Az-Zarqali berhasil membeberkan kepada dunia cara menentukan waktu dengan mengukur tinggi matahari. Ia adalah orang pertama yang membuktikan gerak apogee matahari dibandingkan dengan kedudukan bintang-bintang. Menurut perhitungannya, gerak itu besarnya 12,04 derajat. Bandingkan akurasinya dengan nilai sebenarnya yang diperoleh saat ini, yaitu 11,8 derajat.

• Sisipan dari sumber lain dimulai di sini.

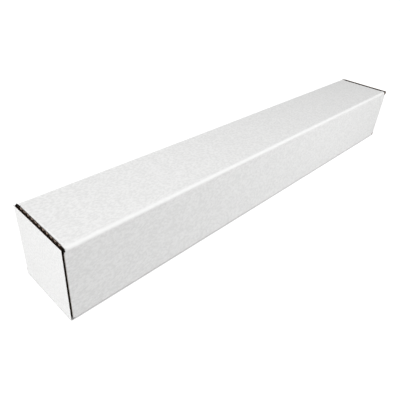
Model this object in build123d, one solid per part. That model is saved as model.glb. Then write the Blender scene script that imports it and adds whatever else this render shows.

Ibn Jaber al-Battani, yang dikenal orang Eropa sebagai Al-Batanius (858-929 M), berhasil mengembangkan beberapa penyelidikan yang pernah dilakukan oleh Ptolomeus. Ia memperbaiki perhitungan-perhitungan mengenai waktu dan jarak tempuh bulan maupun beberapa planet. Ia juga membuktikan kemungkinan terjadinya gerhana matahari setiap tahun. Perhitungannya yang teliti tentang besarnya kemiringan ekliptika, panjang tahun tropis, waktu dan jarak tempuh matahari diakui oleh pakar-pakar astronomi.

Pada masa Bani Fatimiyah berkuasa, pakar astronom Muslim ternama, Ali ibn Yunus (meninggal tahun 1009 M) mempersembahkan sebuah buku mengenai ilmu astronomi kepada negara berjudul Al-Zij al-Kâbir al-Hâkimî. Manfaat buku ini diakui oleh para pakar astronomi sehingga disalin ke bahasa Persia oleh ‘Umar Khayyam. Umar Khayyam sendiri berhasil menyusun sistem penanggalan yang lebih teliti dibandingkan dengan penanggalan Gregorian, karena penyimpangannya hanya satu hari dalam 5000 tahun, sedangkan penanggalan Gregorian penyimpangannya satu hari dalam 3300 tahun). Buku Ali ibn Yunus juga diterjemahkan ke dalam bahasa China oleh Co Cheon King (tahun 1280 M). Pada masa yang sama, al-Biruni (1048 M) memaparkan teorinya mengenai rotasi bumi, perhitungan serta penentuan bujur dan lintang bumi dengan akurasi yang amat teliti. (Ehsan Masood, 2009 : 95)

Kelautan Menurut Pandangan Islam

Kelautan yang di dalamnya terdapat sector perikanan (fishery) merupakan bagian dari sector ekonomi yang bertumpu pada hasil laut. Di Indonesia menganut asas Zona Ekonomi Eksklusif yaitu suatu upaya untuk mengatur pemanfaatan sumber daya kelautan yang dicetuskan dalam pertengahan dasawarsa 70-an, yang kemudian dikenal sebagai hak hukum nasional sampai 200 mil laut dari garis pantai.
Produk periklanan Indonesia yang dimanfaatkan sebagai komoditi ekspor terdiri atas beberapa jenis, yaitu perikanan darat dan periklanan laut. Hasil periklanan darat berasal dari empang dan tambang. Sedangkan hasil dari perikanan laut meliputi udang laut, tuna, fillet kakap dan lainnya. Dan hasil laut selain perikanan adalah perhiasan seperti mutiara dan marjan.
Al-Qur’an secara jelas memberikan peluang kepada manusia untuk menikmati kekayaan laut. Dari 6.236 ayat dalam al Qur’an sedikitnya ada 32 ayat yang membicarakan tentang laut dalam berbagai dimensinya; ada sebagai metafor keluasan ilmu-Nya, ada yang menunjukkan kewilayahan dalam aktivitas dan tempat yang penuh resiko bagi yang ada di dalamnya kecuali dengan penguasaan dari Allah swt. Dan beberapa ayat yang secara khusus mengisayaratkan untuk pemanfaatannya, demi kemakmuran penduduk negeri.
Tak cuma itu, akurasi Alquran dalam membahas soal lautan juga terlihat dari perbandingan jumlah ayat. Dalam Alquran terdapat 32 ayat yang menyebut kata 'laut'. Sedang kata 'darat' terkandung dalam 13 ayat Alquran. Jika dijumlahkan, keduanya menjadi 45 ayat. Angka 32 itu sama dengan 71,11 persen dari 45. Sedang 13 itu identik dengan 28,22 persen dari 45. Berdasar ilmu hitungan sains, ternyata memang 71,11 persen bumi ini berupa lautan dan 28,88 persen berupa daratan.

 Adapun kata laut yang digunakan al-Qur’an di antaranya abharin disebutkan satu kali dalam QS. Lukman:27; gabungan bahra, bahri, bahru sebanyak 33 kali; bahrani satu kali yaitu QS. Fatir: 12; bahrayni empat kali dan biharu dua kali. Ayat yang menjelaskan laut dalam arti kekayaan alam sebagai sumber daya ekonomi telah dijelaskan dalam QS. an-Nahl:14, QS. al-Isra’:66, dan QS. Fatir:12.